— START OF RAW RECORDS —
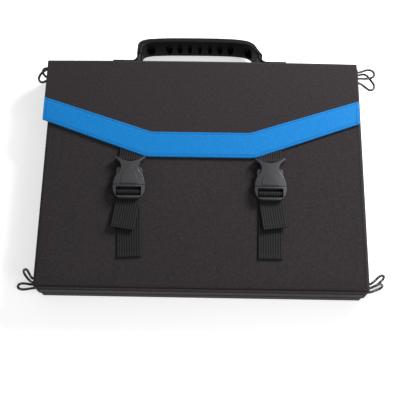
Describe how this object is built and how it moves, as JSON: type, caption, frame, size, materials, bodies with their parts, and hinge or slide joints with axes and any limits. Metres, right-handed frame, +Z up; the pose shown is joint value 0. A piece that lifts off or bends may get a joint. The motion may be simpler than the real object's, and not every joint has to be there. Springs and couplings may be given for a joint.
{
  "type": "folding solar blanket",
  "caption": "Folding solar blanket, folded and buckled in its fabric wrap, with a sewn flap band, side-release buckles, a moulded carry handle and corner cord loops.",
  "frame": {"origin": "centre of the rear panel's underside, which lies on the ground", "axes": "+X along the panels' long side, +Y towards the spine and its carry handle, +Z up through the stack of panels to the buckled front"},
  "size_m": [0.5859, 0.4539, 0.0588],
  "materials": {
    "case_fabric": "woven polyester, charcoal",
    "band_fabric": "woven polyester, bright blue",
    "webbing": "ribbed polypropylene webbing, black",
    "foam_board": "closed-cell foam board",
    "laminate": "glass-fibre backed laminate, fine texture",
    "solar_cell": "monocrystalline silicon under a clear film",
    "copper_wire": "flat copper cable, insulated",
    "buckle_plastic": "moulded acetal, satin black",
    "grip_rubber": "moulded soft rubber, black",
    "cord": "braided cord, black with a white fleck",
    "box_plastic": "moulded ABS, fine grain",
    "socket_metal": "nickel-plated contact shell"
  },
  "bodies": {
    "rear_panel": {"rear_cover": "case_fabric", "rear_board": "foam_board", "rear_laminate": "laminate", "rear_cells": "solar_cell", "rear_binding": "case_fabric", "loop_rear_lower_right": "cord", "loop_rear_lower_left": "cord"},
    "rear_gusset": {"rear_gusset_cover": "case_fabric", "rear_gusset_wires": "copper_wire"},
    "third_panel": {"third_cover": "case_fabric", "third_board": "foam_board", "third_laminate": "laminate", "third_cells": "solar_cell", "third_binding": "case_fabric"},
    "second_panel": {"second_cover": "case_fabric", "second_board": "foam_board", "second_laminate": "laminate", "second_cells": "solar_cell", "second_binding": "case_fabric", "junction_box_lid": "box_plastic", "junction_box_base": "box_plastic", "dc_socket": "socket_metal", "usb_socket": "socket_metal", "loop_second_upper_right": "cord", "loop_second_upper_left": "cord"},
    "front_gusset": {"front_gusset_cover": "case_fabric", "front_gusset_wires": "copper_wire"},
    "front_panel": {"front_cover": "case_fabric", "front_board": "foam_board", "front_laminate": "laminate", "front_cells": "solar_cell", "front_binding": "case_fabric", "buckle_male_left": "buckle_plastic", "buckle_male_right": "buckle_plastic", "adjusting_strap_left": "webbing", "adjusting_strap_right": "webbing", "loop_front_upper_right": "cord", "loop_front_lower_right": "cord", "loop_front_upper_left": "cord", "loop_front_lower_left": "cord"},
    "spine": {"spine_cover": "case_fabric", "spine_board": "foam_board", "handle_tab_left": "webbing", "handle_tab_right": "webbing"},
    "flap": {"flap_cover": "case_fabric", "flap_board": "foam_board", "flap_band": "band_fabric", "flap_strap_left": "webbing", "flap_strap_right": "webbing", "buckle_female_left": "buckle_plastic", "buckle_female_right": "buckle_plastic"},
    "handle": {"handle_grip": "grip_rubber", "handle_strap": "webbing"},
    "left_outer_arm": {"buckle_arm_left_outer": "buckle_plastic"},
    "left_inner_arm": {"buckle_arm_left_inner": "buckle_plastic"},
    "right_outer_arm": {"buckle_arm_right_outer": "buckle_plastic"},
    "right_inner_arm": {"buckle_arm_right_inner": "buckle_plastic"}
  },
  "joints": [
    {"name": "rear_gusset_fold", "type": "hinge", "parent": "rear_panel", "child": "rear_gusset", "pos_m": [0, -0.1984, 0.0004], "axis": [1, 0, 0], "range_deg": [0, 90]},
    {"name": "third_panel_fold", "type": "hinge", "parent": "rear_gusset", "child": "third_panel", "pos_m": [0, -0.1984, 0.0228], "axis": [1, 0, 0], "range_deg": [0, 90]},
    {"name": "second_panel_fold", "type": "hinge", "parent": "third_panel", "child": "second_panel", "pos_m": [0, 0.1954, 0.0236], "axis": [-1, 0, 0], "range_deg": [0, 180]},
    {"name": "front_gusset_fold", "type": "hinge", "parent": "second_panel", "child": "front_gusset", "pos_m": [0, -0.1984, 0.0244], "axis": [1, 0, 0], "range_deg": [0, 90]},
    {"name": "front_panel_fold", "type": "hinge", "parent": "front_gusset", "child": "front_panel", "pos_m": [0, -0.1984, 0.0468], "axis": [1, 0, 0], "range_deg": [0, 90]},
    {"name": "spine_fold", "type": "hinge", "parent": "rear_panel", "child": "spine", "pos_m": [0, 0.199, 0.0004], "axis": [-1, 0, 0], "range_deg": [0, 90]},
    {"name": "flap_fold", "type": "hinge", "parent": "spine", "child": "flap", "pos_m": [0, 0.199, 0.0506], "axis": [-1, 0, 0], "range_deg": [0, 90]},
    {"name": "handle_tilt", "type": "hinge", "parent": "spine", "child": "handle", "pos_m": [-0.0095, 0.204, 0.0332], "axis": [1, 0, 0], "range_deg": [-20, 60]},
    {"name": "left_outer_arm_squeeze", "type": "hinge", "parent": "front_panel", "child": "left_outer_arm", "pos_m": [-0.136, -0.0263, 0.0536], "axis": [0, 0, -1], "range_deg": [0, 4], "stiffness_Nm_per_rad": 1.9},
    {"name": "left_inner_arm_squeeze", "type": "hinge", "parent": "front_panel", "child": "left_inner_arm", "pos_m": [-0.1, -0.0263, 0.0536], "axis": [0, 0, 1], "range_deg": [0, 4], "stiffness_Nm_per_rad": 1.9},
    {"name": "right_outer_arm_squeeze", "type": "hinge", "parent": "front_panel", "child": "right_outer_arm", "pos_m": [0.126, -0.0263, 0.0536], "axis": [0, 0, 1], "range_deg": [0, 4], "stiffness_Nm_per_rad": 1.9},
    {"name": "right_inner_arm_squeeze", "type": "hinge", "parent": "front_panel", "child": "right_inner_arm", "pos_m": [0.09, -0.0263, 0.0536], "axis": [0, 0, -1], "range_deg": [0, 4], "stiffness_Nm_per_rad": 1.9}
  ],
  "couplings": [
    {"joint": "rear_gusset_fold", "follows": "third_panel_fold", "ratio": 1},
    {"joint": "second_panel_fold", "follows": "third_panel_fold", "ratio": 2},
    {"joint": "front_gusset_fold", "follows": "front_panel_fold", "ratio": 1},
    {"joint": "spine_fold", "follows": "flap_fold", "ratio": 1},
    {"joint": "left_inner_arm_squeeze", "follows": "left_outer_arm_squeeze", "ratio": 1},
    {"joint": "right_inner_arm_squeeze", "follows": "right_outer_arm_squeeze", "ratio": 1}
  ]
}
— END OF RAW RECORDS —
— START OF RAW RECORDS —
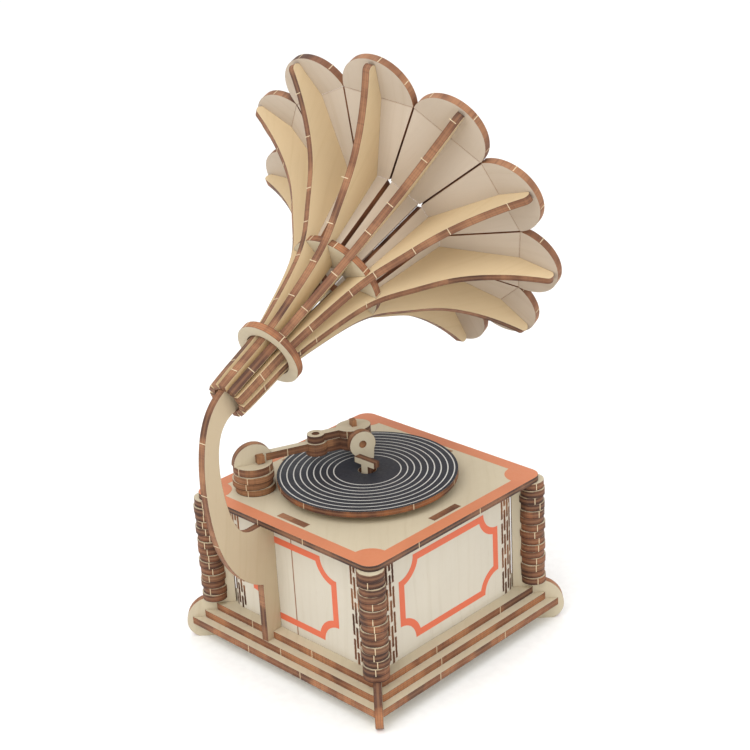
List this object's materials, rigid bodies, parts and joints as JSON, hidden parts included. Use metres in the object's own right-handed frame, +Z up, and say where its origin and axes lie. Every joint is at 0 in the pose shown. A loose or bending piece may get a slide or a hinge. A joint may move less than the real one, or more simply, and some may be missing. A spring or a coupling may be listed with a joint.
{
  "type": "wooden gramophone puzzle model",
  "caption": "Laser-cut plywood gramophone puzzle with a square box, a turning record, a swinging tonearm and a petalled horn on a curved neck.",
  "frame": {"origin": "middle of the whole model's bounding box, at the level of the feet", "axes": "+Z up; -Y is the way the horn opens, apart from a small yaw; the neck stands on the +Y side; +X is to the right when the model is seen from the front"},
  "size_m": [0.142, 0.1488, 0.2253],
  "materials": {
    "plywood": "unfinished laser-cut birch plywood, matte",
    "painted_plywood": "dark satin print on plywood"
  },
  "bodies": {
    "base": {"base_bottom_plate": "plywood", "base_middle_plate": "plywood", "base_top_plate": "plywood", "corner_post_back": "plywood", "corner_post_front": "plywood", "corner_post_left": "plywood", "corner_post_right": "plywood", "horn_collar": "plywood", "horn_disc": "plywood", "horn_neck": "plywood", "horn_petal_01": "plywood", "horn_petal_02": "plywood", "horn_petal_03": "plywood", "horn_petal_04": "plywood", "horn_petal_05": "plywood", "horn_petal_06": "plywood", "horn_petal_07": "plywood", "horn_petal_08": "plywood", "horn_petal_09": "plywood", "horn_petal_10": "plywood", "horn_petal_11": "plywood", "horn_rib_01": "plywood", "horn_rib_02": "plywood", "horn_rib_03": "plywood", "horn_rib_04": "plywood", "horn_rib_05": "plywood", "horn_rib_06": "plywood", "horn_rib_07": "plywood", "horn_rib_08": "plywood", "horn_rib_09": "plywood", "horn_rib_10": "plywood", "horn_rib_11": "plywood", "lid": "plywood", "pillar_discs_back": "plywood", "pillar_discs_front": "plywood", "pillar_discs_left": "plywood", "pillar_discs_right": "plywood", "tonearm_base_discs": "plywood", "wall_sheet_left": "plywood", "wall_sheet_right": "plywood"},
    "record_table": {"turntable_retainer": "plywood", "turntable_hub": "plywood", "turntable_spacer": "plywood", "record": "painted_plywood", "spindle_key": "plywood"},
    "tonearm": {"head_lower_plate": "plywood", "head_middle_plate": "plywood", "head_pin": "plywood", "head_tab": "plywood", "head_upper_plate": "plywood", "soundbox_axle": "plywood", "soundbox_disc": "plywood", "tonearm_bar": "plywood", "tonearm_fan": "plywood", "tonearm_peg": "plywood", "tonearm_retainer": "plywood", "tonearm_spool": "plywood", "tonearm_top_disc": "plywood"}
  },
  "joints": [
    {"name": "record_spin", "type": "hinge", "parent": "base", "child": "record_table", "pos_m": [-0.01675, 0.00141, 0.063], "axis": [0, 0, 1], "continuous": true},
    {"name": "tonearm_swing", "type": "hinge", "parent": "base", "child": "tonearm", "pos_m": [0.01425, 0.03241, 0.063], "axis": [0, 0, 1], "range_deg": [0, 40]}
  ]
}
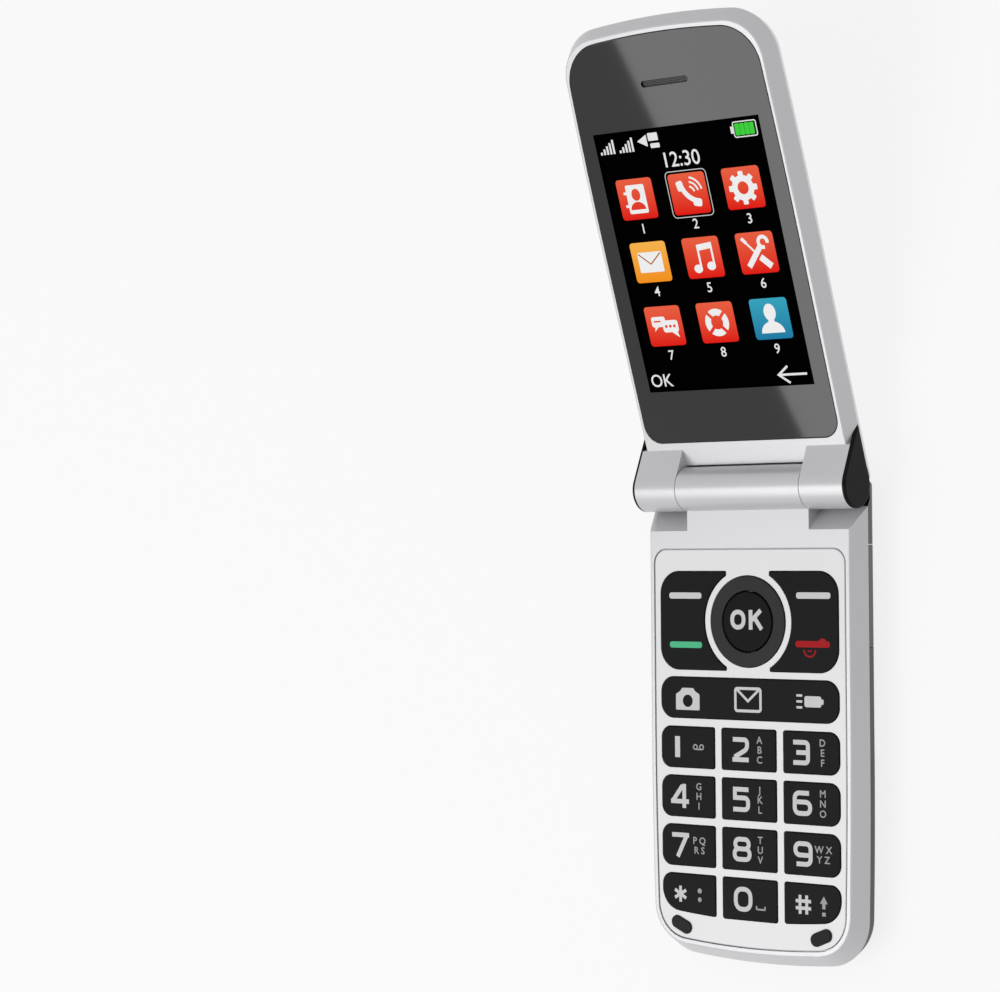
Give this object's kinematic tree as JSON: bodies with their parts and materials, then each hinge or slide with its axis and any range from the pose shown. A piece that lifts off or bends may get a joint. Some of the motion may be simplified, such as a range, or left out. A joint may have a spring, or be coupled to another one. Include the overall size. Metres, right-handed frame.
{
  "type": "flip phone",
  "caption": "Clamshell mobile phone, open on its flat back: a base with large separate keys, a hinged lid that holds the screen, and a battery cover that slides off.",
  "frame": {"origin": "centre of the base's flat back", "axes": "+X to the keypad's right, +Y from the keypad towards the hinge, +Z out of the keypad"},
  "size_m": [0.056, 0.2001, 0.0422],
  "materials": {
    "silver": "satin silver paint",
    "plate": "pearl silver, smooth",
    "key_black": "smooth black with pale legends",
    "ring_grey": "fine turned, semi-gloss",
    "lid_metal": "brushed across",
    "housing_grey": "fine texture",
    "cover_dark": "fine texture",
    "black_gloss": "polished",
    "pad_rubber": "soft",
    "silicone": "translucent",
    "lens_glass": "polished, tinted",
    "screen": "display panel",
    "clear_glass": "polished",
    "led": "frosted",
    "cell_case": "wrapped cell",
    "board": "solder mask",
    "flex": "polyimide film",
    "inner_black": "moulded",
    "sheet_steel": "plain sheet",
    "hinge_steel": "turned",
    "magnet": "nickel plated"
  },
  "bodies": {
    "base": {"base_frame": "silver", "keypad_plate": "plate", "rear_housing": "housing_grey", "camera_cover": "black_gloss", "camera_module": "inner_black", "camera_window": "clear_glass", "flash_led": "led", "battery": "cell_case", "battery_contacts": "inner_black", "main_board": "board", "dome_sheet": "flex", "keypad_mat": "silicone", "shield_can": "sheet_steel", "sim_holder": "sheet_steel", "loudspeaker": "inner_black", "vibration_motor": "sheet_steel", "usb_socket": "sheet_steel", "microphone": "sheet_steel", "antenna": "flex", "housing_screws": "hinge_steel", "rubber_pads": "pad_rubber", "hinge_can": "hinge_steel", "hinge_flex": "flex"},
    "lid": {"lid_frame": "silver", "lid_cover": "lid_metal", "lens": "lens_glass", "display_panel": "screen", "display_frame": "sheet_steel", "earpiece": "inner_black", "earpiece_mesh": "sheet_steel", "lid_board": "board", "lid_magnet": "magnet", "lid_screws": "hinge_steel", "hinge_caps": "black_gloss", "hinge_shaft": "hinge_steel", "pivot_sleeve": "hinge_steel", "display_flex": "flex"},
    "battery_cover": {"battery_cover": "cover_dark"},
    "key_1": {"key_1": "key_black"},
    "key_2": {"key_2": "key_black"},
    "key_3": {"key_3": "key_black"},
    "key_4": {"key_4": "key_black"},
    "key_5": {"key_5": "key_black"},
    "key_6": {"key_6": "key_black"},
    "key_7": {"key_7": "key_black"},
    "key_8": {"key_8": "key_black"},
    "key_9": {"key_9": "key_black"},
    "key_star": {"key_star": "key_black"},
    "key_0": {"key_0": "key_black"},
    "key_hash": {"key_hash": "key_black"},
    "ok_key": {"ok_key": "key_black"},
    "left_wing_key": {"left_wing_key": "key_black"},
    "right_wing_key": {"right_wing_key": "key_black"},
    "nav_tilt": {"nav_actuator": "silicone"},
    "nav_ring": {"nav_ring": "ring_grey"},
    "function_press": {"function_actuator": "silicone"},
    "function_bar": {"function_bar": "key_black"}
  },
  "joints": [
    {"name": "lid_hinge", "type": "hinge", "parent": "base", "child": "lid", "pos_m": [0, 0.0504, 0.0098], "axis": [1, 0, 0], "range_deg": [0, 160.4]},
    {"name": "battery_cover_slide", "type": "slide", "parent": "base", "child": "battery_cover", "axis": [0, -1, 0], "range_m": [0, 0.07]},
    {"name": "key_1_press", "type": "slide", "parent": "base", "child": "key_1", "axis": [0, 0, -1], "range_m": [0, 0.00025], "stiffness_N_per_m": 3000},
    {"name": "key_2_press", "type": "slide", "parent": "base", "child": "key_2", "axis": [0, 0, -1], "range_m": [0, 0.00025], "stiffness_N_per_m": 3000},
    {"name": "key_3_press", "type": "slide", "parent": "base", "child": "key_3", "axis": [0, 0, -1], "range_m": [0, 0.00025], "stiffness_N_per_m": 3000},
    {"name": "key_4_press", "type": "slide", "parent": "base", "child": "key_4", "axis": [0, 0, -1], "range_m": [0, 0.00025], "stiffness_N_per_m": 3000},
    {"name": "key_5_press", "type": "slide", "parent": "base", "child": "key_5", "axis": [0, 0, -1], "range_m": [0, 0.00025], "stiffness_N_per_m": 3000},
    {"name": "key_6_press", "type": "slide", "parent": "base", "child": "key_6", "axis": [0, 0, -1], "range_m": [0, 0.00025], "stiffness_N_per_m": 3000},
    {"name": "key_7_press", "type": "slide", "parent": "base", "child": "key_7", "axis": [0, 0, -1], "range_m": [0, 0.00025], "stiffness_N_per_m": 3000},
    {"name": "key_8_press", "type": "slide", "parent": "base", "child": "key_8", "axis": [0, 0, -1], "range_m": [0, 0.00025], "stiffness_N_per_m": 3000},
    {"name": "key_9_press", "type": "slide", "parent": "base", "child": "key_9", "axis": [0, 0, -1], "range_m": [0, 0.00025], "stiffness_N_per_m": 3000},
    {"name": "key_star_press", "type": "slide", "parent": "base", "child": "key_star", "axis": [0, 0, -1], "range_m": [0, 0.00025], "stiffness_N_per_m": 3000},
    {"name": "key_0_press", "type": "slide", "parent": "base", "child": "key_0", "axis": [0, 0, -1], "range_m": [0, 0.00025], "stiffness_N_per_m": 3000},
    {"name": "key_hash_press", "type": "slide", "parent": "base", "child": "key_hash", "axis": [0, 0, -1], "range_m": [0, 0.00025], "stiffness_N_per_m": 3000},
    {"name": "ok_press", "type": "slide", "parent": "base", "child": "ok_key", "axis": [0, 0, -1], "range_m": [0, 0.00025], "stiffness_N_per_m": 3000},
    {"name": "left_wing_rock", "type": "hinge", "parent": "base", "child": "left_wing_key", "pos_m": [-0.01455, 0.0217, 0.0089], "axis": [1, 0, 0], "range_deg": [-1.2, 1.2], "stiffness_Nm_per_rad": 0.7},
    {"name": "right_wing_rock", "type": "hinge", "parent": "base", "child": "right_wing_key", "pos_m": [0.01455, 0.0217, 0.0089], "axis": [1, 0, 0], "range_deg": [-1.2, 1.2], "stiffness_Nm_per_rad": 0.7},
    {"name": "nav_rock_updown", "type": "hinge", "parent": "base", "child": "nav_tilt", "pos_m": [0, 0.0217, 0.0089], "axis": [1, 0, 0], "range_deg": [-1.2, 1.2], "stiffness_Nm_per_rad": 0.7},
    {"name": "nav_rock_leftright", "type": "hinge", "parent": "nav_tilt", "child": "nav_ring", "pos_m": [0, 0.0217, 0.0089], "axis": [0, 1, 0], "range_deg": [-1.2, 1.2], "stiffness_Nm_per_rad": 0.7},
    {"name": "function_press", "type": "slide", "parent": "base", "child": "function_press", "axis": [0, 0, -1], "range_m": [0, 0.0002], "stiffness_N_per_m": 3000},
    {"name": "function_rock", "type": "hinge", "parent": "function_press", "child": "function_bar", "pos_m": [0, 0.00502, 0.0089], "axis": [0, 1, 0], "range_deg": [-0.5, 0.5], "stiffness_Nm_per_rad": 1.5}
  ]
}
— END OF RAW RECORDS —
— START OF RAW RECORDS —
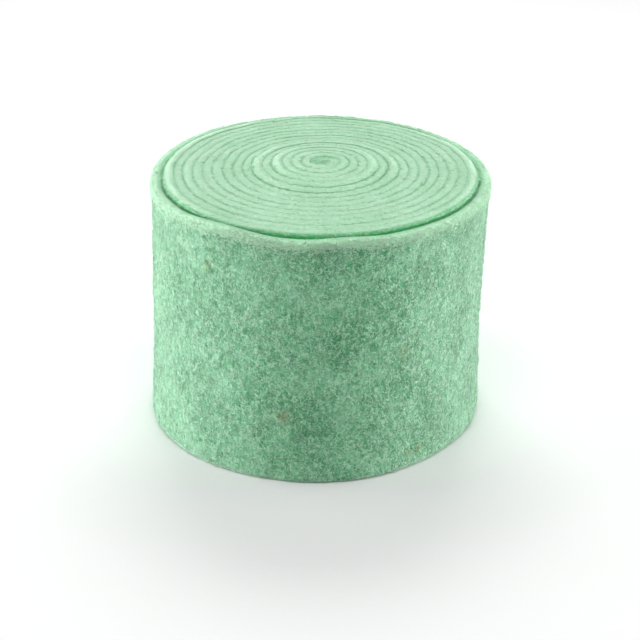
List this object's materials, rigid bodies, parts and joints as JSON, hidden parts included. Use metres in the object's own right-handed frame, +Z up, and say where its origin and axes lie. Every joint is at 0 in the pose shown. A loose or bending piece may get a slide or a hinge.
— END OF RAW RECORDS —
Pick out the lines containing the word "parts" and show them.

Describe how this object is built and how it moves, as JSON: type, caption, frame, size, materials, bodies with their parts, and hinge or slide joints with axes and any limits. Metres, right-handed frame, +Z up; the pose shown is joint value 0. A piece that lifts off or bends may get a joint. The motion may be simpler than the real object's, and not every joint has to be there. Springs and couplings may be given for a joint.
List this object's materials, rigid bodies, parts and joints as JSON, hidden parts included. Use metres in the object's own right-handed frame, +Z up, and say where its origin and axes lie. Every joint is at 0 in the pose shown. A loose or bending piece may get a slide or a hinge. A joint may move less than the real one, or more simply, and some may be missing. A spring or a coupling may be listed with a joint.
Give this object's kinematic tree as JSON: bodies with their parts and materials, then each hinge or slide with its axis and any range from the pose shown. A piece that lifts off or bends may get a joint. Some of the motion may be simplified, such as a range, or left out. A joint may have a spring, or be coupled to another one. Include the overall size. Metres, right-handed frame.
List this object's materials, rigid bodies, parts and joints as JSON, hidden parts included. Use metres in the object's own right-handed frame, +Z up, and say where its origin and axes lie. Every joint is at 0 in the pose shown. A loose or bending piece may get a slide or a hinge.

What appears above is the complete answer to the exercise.